▼
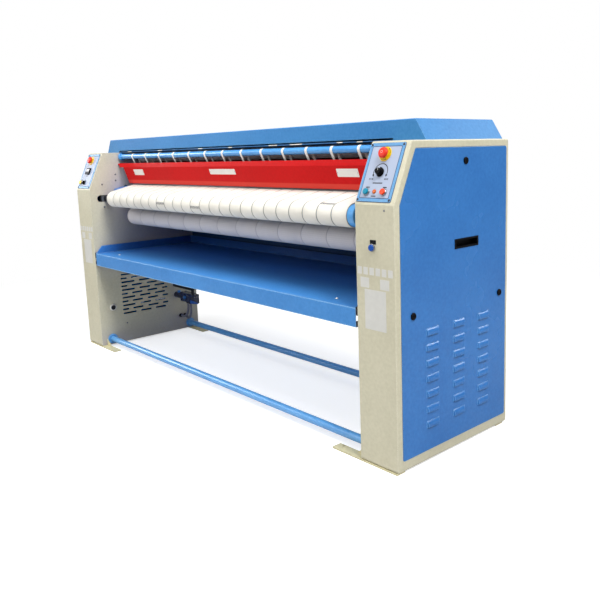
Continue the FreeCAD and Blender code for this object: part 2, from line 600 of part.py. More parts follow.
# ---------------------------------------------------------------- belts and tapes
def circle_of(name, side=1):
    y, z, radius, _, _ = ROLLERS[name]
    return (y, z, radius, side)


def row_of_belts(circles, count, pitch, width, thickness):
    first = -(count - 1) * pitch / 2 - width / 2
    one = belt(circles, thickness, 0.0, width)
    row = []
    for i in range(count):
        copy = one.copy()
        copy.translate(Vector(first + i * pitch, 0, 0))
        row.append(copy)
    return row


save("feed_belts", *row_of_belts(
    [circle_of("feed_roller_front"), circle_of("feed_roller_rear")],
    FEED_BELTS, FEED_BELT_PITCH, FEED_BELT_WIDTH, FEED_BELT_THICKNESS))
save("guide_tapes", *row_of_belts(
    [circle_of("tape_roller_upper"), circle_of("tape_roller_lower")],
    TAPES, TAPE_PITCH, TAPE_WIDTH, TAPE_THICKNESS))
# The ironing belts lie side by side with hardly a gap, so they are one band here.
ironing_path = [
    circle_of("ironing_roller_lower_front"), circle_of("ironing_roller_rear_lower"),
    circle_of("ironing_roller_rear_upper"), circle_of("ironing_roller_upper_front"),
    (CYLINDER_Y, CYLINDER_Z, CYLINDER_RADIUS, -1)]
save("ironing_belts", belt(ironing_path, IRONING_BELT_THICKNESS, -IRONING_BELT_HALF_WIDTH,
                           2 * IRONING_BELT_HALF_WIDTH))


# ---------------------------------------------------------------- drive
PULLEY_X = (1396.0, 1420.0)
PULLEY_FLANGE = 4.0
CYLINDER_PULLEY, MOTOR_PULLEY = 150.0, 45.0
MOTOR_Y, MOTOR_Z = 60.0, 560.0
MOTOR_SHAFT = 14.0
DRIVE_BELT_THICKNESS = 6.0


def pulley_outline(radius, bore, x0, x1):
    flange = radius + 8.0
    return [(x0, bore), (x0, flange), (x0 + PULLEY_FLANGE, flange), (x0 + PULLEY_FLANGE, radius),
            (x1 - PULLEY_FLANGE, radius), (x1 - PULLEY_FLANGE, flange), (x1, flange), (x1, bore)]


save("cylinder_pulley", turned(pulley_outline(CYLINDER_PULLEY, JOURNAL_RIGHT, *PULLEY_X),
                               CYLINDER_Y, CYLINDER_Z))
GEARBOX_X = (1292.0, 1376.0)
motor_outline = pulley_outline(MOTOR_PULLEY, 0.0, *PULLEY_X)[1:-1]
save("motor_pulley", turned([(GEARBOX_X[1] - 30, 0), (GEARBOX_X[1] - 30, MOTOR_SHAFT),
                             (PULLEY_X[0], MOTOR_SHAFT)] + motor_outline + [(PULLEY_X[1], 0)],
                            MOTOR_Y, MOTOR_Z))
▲
▼
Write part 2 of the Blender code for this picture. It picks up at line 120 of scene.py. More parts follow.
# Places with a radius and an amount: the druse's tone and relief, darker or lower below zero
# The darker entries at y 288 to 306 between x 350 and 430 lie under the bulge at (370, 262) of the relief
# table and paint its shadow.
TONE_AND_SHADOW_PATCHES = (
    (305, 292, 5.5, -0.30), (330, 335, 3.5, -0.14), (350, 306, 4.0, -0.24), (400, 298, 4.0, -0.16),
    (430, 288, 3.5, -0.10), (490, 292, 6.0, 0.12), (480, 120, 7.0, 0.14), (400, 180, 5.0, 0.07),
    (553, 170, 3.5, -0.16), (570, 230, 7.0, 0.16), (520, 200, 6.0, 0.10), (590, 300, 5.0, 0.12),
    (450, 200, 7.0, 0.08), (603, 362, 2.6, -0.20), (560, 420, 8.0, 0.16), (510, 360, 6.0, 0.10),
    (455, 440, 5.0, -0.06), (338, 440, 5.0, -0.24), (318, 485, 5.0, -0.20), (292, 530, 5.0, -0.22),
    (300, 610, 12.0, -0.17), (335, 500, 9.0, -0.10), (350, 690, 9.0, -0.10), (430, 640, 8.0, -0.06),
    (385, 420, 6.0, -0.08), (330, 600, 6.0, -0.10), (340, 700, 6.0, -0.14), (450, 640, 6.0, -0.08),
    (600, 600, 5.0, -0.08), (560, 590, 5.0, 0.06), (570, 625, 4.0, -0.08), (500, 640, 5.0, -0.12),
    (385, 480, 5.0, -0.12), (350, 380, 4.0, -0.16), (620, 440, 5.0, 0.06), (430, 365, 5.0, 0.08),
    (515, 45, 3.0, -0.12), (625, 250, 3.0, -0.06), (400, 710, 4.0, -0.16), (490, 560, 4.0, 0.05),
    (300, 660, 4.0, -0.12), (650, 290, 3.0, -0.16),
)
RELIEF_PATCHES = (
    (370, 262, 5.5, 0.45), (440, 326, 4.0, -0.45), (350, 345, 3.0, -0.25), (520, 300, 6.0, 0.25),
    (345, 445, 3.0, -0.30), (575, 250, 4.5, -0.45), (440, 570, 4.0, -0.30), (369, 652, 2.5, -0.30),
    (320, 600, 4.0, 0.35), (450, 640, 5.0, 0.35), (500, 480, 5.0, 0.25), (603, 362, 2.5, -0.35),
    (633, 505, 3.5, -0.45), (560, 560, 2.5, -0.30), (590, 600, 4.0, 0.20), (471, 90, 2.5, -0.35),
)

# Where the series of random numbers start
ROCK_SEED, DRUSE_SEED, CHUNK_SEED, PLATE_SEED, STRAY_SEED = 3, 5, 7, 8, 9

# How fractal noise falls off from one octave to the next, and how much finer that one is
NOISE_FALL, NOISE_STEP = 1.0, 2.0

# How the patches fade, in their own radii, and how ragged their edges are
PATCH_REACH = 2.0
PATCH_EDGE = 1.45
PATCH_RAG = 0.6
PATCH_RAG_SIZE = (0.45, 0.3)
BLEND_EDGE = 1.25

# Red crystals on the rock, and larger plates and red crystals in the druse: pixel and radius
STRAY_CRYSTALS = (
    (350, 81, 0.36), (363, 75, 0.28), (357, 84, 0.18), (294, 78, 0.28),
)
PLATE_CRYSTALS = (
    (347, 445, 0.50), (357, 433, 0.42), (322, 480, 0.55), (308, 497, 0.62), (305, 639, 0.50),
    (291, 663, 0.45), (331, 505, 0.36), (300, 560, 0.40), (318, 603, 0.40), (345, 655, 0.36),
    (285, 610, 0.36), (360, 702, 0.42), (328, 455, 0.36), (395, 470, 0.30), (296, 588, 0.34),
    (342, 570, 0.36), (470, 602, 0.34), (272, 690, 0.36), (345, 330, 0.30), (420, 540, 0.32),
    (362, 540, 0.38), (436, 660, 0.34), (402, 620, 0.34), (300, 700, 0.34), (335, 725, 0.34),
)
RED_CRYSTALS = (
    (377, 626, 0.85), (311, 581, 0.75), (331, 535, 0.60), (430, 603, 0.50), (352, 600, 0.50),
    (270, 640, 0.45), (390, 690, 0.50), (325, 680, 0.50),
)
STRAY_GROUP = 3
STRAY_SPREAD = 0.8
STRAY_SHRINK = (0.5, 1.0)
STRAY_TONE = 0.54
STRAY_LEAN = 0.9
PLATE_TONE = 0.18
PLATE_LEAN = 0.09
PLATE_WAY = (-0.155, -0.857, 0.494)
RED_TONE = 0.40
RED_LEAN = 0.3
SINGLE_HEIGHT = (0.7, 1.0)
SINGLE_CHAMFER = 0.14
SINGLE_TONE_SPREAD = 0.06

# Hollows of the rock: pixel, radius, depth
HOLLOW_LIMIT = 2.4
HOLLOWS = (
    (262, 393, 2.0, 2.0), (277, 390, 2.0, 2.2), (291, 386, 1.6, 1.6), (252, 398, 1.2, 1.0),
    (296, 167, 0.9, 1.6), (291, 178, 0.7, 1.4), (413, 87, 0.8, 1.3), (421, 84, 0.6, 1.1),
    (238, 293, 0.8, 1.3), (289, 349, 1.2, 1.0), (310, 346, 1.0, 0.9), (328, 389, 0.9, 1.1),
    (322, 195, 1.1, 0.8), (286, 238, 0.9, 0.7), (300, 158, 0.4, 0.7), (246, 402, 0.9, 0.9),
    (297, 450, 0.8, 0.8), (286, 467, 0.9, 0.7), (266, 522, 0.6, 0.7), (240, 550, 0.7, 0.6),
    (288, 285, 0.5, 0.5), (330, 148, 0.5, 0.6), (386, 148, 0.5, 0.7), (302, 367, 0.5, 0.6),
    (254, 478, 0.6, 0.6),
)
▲
▼
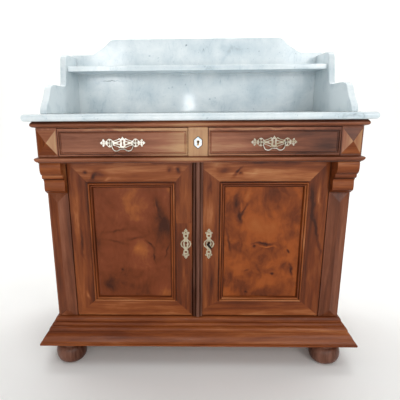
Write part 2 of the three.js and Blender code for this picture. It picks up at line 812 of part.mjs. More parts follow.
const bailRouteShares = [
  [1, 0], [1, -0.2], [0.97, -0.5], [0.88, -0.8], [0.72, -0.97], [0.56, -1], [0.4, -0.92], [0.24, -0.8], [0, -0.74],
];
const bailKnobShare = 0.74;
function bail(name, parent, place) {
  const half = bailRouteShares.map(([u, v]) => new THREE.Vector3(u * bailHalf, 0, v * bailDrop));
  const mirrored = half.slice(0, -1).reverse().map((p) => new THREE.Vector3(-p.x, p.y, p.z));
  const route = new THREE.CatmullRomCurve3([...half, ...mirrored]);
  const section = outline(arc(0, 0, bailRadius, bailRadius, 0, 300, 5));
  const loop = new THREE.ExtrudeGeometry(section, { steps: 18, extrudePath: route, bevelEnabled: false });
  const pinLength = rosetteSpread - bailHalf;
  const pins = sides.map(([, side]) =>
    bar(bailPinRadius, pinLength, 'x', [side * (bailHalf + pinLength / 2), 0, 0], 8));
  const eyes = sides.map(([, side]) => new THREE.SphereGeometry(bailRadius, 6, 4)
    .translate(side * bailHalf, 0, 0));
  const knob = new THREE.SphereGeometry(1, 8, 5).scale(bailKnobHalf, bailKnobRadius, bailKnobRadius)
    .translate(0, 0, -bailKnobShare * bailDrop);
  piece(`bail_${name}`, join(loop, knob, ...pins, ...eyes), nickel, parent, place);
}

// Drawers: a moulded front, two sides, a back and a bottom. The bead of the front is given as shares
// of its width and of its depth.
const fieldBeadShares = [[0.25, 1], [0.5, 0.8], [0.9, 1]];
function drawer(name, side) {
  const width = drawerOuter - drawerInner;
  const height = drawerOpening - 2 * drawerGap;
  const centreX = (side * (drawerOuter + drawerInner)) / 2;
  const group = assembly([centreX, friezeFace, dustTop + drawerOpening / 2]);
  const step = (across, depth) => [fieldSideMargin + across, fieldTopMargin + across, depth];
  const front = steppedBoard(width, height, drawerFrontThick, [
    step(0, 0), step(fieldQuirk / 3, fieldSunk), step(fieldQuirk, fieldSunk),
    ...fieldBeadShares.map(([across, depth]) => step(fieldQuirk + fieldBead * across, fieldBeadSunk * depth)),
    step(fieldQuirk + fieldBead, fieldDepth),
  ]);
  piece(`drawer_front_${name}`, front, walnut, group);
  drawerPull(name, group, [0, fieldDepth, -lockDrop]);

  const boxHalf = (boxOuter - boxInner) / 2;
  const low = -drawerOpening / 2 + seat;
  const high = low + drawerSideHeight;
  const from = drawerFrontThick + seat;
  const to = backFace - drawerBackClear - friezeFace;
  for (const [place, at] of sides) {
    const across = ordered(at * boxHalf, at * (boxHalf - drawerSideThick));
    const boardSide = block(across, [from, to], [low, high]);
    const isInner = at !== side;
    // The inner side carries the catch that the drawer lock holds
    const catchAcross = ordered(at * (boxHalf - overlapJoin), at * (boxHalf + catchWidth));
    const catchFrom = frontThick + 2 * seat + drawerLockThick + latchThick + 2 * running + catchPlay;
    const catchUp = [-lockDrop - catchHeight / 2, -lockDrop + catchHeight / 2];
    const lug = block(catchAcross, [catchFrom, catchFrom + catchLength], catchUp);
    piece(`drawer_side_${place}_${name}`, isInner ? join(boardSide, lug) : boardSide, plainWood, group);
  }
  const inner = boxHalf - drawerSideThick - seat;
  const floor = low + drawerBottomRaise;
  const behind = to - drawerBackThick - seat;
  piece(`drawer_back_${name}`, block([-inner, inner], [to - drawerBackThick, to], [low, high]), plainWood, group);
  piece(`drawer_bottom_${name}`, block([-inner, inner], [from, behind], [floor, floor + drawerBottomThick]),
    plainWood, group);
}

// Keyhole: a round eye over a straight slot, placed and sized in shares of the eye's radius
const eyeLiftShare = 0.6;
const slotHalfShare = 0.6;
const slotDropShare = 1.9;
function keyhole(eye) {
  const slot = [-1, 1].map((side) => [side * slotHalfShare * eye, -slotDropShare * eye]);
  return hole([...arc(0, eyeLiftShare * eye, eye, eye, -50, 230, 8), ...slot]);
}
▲
▶ **DIRECTIONS FOR THIS TASK**
Show the lines of the records that include the string "More".

▶ **RESPONSE**
Continue the FreeCAD and Blender code for this object: part 2, from line 600 of part.py. More parts follow.
Write part 2 of the Blender code for this picture. It picks up at line 120 of scene.py. More parts follow.
Write part 2 of the three.js and Blender code for this picture. It picks up at line 812 of part.mjs. More parts follow.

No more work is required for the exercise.